## Short exercise
Nothing outside the stretch should be returned: give exactly the lines from the line containing "barrel = make_barrel()" through the line containing "before = set(bpy.data.objects)", including both.

## Records provided
----------
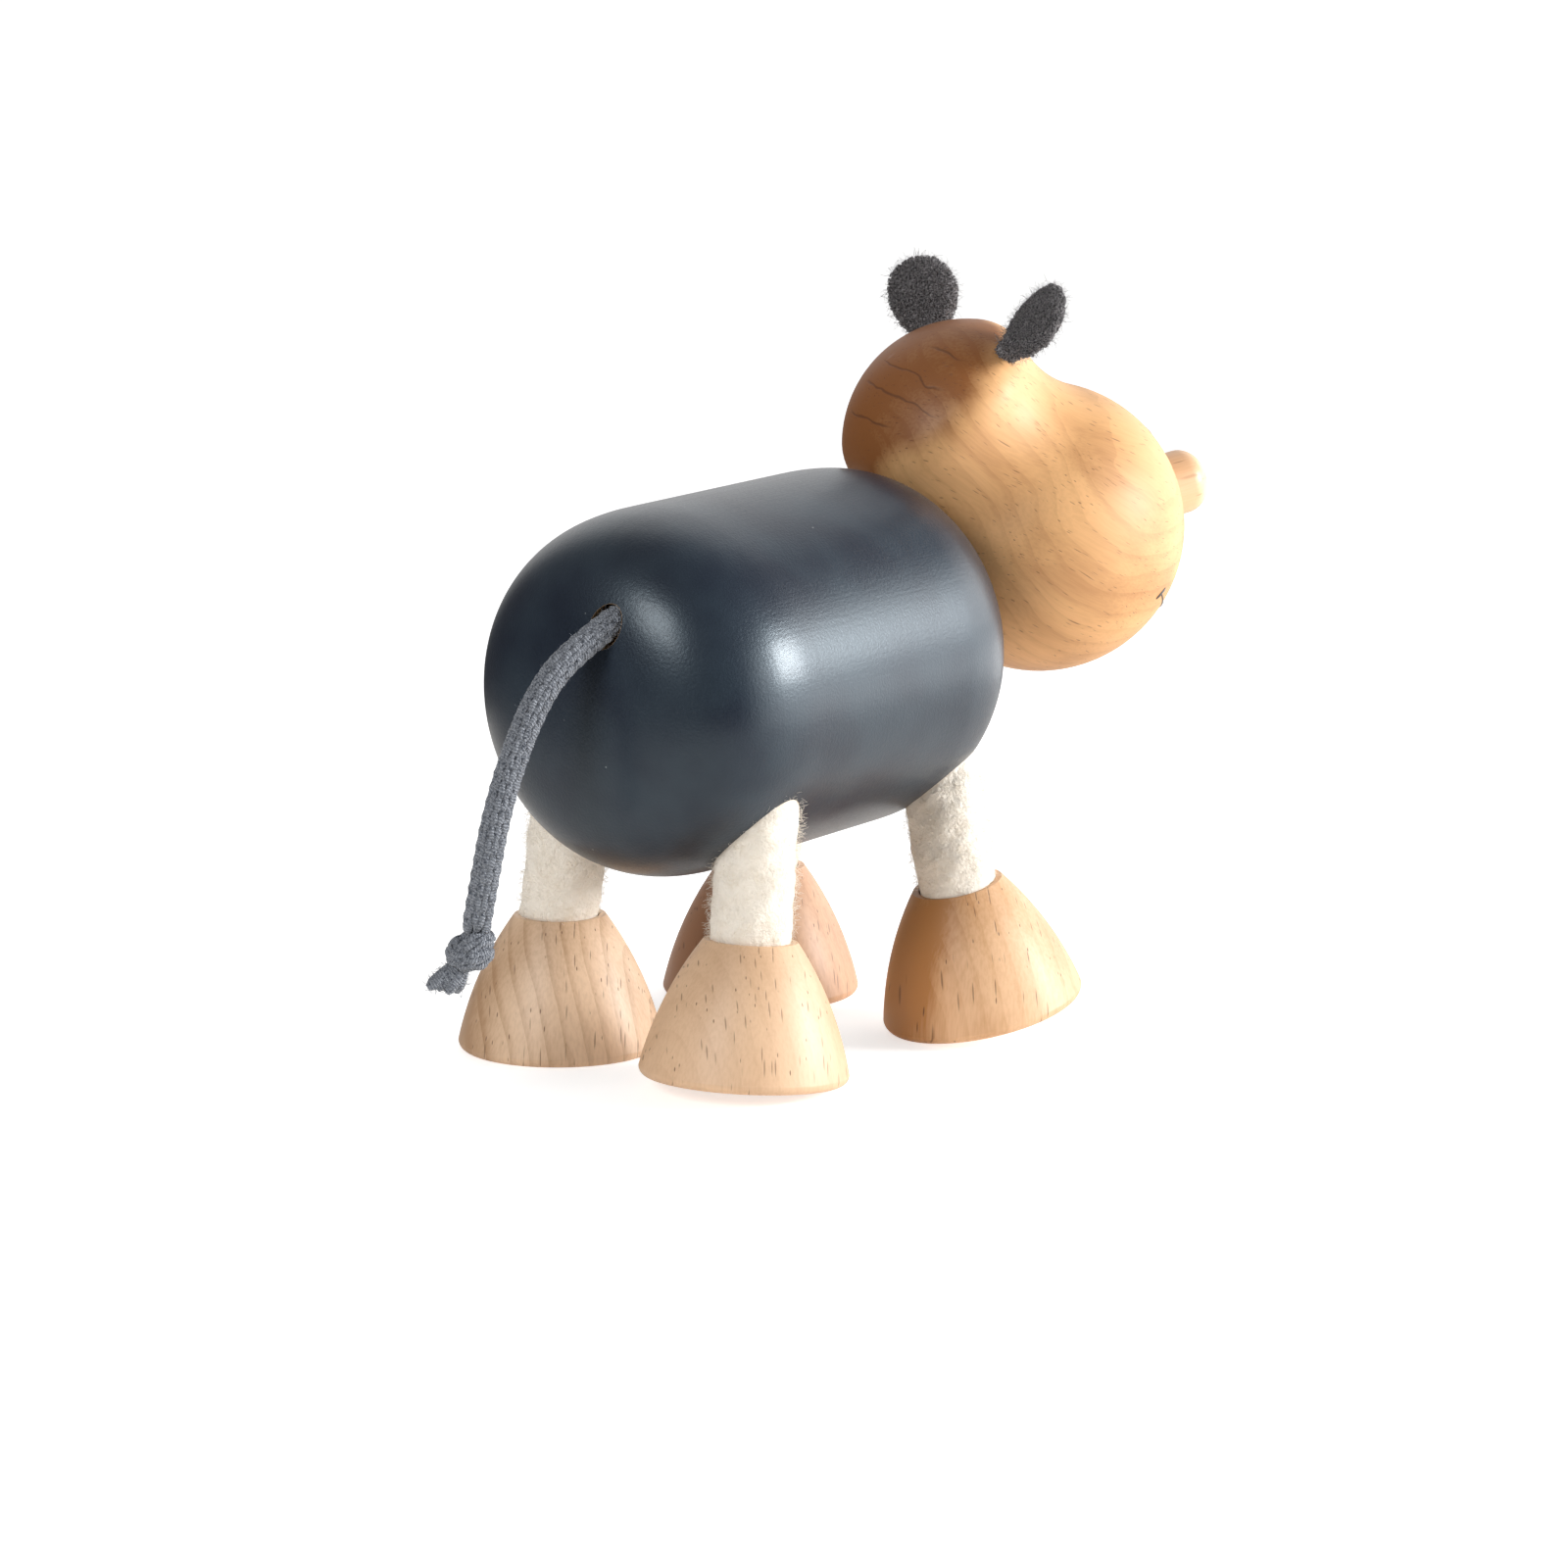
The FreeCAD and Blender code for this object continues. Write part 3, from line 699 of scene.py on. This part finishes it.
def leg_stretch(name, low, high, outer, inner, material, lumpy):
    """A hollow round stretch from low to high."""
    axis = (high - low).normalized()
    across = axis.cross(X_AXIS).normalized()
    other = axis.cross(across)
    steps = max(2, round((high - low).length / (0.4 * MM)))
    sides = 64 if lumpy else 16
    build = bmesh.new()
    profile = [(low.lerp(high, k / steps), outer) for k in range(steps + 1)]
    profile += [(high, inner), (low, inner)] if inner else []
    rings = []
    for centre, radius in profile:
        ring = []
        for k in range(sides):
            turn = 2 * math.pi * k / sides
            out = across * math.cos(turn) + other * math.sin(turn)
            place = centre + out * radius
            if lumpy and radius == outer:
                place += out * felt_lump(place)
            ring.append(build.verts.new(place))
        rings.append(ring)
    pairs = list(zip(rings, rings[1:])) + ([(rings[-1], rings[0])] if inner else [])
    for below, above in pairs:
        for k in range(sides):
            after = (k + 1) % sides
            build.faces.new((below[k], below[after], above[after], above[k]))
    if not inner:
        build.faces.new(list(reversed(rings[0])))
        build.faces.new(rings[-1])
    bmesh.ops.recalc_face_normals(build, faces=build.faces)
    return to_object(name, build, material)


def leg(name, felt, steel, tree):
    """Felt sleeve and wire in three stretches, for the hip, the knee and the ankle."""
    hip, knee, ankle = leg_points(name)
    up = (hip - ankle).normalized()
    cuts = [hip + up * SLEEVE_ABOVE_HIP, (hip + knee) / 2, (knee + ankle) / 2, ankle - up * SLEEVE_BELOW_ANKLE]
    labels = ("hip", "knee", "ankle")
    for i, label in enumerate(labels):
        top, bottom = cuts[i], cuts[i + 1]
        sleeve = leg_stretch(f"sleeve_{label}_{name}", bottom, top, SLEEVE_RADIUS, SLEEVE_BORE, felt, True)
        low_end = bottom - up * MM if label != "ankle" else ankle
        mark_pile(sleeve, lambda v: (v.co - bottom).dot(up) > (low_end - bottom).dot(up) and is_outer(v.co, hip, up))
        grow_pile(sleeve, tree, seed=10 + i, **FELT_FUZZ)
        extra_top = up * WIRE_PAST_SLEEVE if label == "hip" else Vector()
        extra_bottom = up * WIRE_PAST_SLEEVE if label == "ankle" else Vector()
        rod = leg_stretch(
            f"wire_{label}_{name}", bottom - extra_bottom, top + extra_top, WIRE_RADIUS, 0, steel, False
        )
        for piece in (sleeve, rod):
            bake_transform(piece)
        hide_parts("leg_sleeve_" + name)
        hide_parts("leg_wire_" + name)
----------
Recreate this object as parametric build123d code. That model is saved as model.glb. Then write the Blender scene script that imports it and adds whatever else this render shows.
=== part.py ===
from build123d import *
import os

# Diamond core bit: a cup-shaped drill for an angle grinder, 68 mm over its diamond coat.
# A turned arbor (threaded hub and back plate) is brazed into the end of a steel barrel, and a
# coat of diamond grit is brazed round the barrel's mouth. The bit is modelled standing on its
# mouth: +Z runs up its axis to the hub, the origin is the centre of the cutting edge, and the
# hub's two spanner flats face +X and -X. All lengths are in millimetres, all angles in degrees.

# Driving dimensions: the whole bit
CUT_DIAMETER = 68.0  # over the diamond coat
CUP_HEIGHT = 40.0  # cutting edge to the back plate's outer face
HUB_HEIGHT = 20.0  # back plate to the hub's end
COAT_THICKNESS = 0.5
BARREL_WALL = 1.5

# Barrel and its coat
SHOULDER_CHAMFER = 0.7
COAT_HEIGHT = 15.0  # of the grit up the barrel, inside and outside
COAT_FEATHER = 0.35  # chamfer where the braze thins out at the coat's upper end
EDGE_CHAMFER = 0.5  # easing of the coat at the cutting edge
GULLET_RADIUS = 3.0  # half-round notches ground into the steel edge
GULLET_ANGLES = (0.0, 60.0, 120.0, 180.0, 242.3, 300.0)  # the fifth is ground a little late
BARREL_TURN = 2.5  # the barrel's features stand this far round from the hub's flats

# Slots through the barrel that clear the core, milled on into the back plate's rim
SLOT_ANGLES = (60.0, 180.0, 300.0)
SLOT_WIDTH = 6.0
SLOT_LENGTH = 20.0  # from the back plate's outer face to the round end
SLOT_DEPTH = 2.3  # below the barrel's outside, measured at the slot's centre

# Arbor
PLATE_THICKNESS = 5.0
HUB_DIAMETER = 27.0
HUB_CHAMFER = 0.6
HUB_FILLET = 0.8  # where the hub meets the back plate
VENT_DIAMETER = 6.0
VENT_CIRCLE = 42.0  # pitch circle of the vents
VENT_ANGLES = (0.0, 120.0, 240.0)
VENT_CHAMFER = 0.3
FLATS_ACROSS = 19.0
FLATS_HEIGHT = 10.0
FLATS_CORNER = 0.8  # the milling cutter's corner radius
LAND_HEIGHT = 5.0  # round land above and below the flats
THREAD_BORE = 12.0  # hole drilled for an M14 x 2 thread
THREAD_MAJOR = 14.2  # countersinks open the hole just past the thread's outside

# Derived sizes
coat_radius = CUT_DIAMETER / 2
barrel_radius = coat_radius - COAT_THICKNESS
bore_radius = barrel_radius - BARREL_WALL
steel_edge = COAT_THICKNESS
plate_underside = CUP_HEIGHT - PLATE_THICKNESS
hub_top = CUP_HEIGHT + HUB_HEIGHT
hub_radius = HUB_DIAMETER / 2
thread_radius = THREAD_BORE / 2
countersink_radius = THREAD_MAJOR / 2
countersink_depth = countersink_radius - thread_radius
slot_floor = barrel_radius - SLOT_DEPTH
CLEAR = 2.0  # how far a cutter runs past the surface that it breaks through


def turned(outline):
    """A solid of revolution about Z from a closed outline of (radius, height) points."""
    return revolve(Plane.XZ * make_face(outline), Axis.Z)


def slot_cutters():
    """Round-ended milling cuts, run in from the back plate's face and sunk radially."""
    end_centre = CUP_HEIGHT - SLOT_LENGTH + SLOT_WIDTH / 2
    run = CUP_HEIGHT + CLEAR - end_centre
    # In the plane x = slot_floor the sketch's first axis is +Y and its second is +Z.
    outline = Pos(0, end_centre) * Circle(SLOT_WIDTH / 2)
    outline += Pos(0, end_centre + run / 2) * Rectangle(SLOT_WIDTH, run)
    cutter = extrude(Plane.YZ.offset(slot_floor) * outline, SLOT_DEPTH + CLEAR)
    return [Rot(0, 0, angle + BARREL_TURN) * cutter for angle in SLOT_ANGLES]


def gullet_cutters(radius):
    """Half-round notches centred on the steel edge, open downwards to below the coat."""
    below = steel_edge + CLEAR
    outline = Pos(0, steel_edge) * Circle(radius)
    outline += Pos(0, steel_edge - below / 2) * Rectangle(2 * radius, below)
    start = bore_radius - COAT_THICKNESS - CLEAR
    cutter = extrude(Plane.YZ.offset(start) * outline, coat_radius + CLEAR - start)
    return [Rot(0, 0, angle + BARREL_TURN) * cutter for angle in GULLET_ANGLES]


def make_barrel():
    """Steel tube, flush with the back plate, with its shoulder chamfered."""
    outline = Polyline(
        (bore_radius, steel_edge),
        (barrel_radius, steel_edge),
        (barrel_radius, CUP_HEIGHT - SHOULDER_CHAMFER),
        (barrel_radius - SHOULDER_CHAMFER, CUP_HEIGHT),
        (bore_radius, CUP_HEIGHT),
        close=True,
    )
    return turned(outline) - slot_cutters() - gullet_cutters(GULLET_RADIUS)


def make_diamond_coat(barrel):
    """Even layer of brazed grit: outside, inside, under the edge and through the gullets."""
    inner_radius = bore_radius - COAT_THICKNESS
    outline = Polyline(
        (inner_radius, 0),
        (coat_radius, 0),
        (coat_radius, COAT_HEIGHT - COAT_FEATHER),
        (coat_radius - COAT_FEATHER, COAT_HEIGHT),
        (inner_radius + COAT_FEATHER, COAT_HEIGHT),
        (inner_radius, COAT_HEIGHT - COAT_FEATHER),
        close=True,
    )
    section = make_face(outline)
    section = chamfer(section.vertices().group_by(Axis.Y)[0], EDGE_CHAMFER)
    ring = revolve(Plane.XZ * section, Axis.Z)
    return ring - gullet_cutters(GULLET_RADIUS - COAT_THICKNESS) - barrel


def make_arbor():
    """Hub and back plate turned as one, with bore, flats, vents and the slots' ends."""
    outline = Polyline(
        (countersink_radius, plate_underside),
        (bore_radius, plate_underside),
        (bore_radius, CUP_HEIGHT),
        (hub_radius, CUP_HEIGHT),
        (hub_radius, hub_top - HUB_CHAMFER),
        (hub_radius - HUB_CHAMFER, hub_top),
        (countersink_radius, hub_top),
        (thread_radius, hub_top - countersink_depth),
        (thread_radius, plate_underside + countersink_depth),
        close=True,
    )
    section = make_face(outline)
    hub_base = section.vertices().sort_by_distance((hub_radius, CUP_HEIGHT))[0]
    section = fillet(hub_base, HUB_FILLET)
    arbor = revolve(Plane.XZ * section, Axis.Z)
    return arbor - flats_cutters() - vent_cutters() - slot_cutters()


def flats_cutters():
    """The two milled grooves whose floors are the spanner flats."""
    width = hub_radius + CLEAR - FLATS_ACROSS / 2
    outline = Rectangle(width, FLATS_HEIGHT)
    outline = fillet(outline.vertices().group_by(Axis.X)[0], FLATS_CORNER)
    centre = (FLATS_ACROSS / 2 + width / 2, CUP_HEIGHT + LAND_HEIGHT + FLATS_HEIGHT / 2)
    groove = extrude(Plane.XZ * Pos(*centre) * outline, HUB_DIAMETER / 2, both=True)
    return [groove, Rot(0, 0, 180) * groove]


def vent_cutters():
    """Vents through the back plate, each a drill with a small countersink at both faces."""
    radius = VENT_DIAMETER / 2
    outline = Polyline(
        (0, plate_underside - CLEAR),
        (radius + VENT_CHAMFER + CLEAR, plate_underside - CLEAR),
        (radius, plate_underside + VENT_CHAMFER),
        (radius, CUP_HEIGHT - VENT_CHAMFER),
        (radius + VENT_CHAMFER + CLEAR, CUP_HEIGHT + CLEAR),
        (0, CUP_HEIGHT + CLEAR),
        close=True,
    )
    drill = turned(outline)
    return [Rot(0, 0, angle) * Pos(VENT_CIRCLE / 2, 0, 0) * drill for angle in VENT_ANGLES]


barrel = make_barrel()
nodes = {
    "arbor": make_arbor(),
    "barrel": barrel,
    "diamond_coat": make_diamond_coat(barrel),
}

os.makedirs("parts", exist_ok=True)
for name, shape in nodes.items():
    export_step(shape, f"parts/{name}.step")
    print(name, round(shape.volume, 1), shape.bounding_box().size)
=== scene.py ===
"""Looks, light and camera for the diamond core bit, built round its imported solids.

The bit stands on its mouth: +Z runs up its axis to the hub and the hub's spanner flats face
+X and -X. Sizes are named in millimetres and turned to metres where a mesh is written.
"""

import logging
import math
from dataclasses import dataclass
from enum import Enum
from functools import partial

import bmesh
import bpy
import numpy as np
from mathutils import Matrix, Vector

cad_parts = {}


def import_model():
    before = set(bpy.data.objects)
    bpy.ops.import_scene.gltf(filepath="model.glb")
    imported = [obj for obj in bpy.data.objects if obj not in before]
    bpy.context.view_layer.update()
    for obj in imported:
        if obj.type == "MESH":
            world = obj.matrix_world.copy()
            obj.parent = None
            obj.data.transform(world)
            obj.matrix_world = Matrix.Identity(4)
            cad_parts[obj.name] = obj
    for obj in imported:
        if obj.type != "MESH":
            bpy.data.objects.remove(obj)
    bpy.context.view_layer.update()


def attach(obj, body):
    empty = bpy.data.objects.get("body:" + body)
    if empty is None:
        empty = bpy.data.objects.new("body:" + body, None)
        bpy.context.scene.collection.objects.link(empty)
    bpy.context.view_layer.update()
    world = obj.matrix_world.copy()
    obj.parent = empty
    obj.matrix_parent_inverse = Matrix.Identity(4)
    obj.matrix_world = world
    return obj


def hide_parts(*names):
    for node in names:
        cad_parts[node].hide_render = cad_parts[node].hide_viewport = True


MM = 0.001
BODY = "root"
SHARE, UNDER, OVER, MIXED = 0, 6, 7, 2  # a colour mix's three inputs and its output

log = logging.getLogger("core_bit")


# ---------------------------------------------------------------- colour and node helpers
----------
## Answer in full
barrel = make_barrel()
nodes = {
    "arbor": make_arbor(),
    "barrel": barrel,
    "diamond_coat": make_diamond_coat(barrel),
}

os.makedirs("parts", exist_ok=True)
for name, shape in nodes.items():
    export_step(shape, f"parts/{name}.step")
    print(name, round(shape.volume, 1), shape.bounding_box().size)
=== scene.py ===
"""Looks, light and camera for the diamond core bit, built round its imported solids.

The bit stands on its mouth: +Z runs up its axis to the hub and the hub's spanner flats face
+X and -X. Sizes are named in millimetres and turned to metres where a mesh is written.
"""

import logging
import math
from dataclasses import dataclass
from enum import Enum
from functools import partial

import bmesh
import bpy
import numpy as np
from mathutils import Matrix, Vector

cad_parts = {}


def import_model():
    before = set(bpy.data.objects)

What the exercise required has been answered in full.